For business owners, the start-up phase presents a similar cycle of extreme stress and then, upon success, euphoria. However, the rub is: Your body tends to get used to this chemical reaction, and over time you may lose sensitivity to it. According to widely accepted research, future stressful situations may then require heavier doses of body chemicals including the stress hormone, cortisol, to dull the pain. Chronic exposure to cortisol can lead to ill health effects, among them depression, obesity and diabetes. And, it can also harm the brain.

Better for Business
But for start-up junkies, the thrill of launching a new business usually supplants any worries about personal health. In fact, entrepreneurs who love to launch venture after venture “have an incredibly high belief in their own abilities,” says Sanford Ehrlich, a professor of entrepreneurship at San Diego State University’s Entrepreneurial Management Center. “If they see an opportunity, they want to act on it.”

That’s what Jeffrey Cornwall, founder of 12 health-care companies, did before hanging up his start-up spurs 11 years ago. Being able to spot a good opportunity when he saw one helped him move from one business to another, as did having a successful track record, business contacts and ready-to-tap sources for funding. Plus, when you start up numerous businesses, “you get better at it,” says Cornwall. “You develop patterns that can be replicable and that can be improved with each deal.”

Most entrepreneurial researchers agree that visionaries who are also good managers are hard to come by. “I think the best entrepreneurs understand when they can no longer add value to a company from a growth perspective,” says Ehrlich.

At this point, says Harvard’s Zaleznik, it might be better for the business if its progenitor went off and started something new. “If [repeat entrepreneurs] don’t cash in and they do stay on they may run [the business] into the ground because they don’t necessarily have the aptitude to run an organization.”

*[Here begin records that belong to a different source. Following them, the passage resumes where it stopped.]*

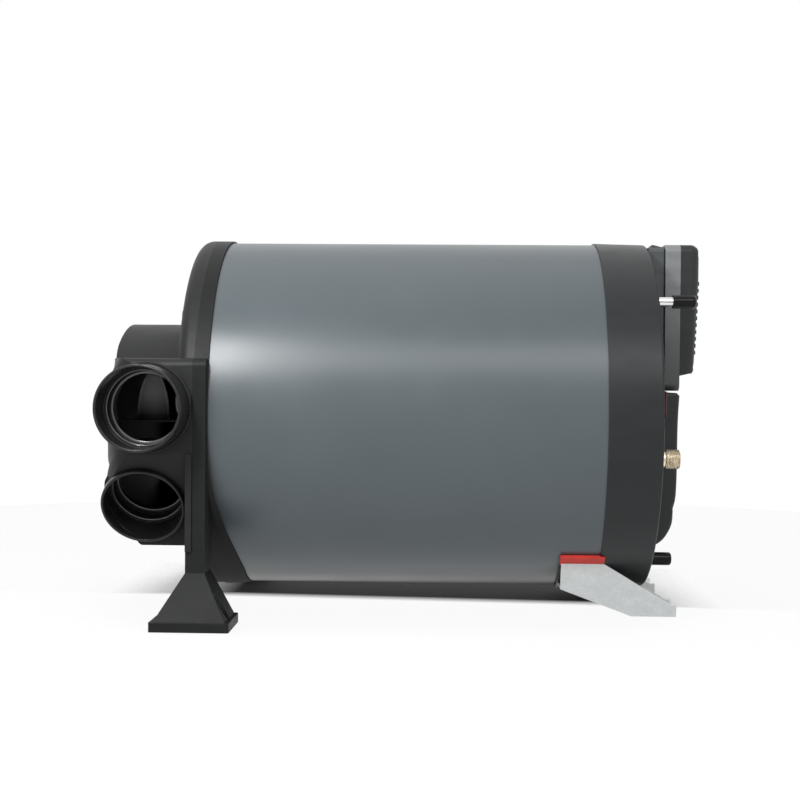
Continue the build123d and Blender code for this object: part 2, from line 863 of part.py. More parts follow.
with BuildPart() as fan_scroll:
    with BuildSketch(across(x_cover)):
        with Locations((grille_y, grille_z)):
            Circle(scroll_radius)
            Circle(scroll_radius - scroll_wall, mode=Mode.SUBTRACT)
    extrude(amount=-scroll_depth)
    with BuildSketch(across(x_cover)):
        with Locations((grille_y, grille_z)):
            Circle(scroll_radius)
            Circle(fan_eye_radius, mode=Mode.SUBTRACT)
    extrude(amount=-scroll_wall)
finish(fan_scroll, "fan_scroll")

x_fan_rear = x_cover - scroll_wall - fan_gap
x_fan_front = x_fan_rear - fan_width
with BuildPart() as fan_wheel:
    rod(x_fan_front, grille_y, grille_z, fan_radius, fan_plate)
    rod(x_fan_front, grille_y, grille_z, fan_hub_radius, fan_width * 0.6)
    with BuildSketch(across(x_fan_front)):
        with Locations((grille_y, grille_z)):
            with PolarLocations(fan_radius - fan_blade_length * 0.6, fan_blade_count):
                Rectangle(fan_blade_length, fan_blade_thickness, rotation=fan_blade_sweep)
    extrude(amount=fan_width)
    with BuildSketch(across(x_fan_rear - fan_plate)):
        with Locations((grille_y, grille_z)):
            Circle(fan_radius)
            Circle(fan_radius - fan_blade_length, mode=Mode.SUBTRACT)
    extrude(amount=fan_plate)
    rod(x_fan_front, grille_y, grille_z, shaft_radius, fan_width, Mode.SUBTRACT)
finish(fan_wheel, "fan_wheel")

x_fan_motor_rear = x_bay + fan_motor_length
with BuildPart() as fan_shaft:
    rod(x_fan_motor_rear - shaft_in_motor, grille_y, grille_z, shaft_radius,
        shaft_in_motor + x_fan_front - x_fan_motor_rear + fan_width * 0.6)
finish(fan_shaft, "fan_shaft")

with BuildPart() as fan_motor:
    rod(x_bay, grille_y, grille_z, fan_motor_radius, fan_motor_length)
    fillet(fan_motor.edges().group_by(Axis.X)[-1], motor_round)
    rod(x_fan_motor_rear - shaft_in_motor, grille_y, grille_z, shaft_radius + running_fit,
        shaft_in_motor, Mode.SUBTRACT)
finish(fan_motor, "fan_motor")


# Combustion air blower: motor inside the cover, impeller outside under its own cover
x_impeller = x_rear + impeller_gap
with BuildPart() as blower_impeller:
    rod(x_impeller, blower_y, blower_z, impeller_radius, fan_plate)
    rod(x_impeller, blower_y, blower_z, 3 * shaft_radius, impeller_width)
    with BuildSketch(across(x_impeller)):
        with Locations((blower_y, blower_z)):
            with PolarLocations(impeller_radius * 0.66, impeller_blade_count):
                Rectangle(impeller_radius * 0.6, fan_blade_thickness, rotation=fan_blade_sweep)
    extrude(amount=impeller_width)
    rod(x_impeller, blower_y, blower_z, shaft_radius, impeller_width, Mode.SUBTRACT)
finish(blower_impeller, "blower_impeller")

with BuildPart() as blower_shaft:
    rod(x_cover - shaft_in_motor, blower_y, blower_z, shaft_radius,
        shaft_in_motor + cover_thickness + impeller_gap + impeller_width)
finish(blower_shaft, "blower_shaft")

with BuildPart() as blower_motor:
    rod(x_cover - blower_motor_length, blower_y, blower_z, blower_motor_radius, blower_motor_length)
    fillet(blower_motor.edges().group_by(Axis.X)[0], motor_round)
    rod(x_cover - shaft_in_motor, blower_y, blower_z, shaft_radius + running_fit,
        shaft_in_motor, Mode.SUBTRACT)
finish(blower_motor, "blower_motor")


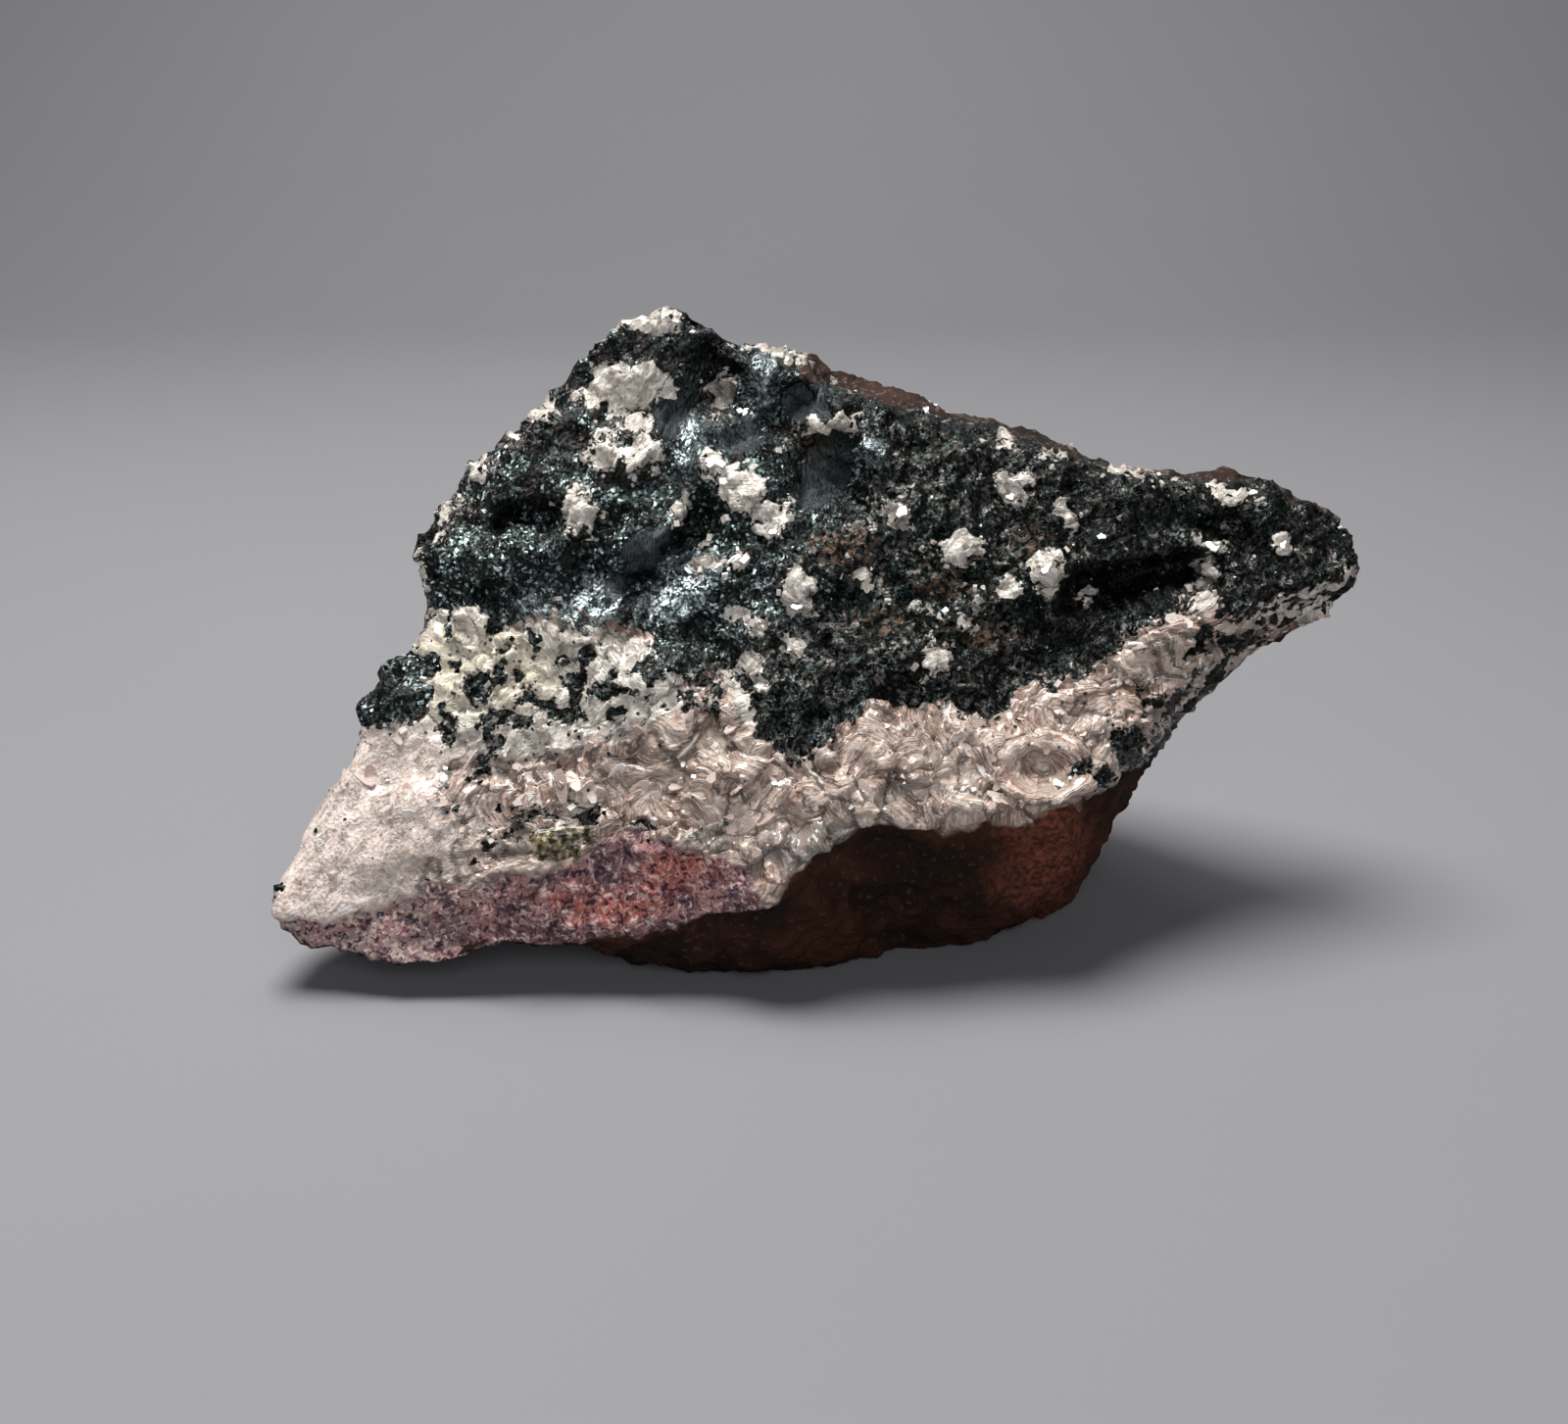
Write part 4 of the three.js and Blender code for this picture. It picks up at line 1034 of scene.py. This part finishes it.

Cornwall, an admitted sucker for start-ups, agrees. “In my eyes, nothing beats the challenge of the start-up.” He adds that this phase always offered a number of puzzles to piece together and opportunities to problem-solve. It was stressful, he says, but “as I saw that puzzle creating something that got sales and created jobs, it was [also] kind of cool.” In some ways, says Cornwall who is now the director of the Center for Entrepreneurship at Belmont University in Nashville, Tenn., “I get more of that stimulation now because I get to interact with so many start-ups.”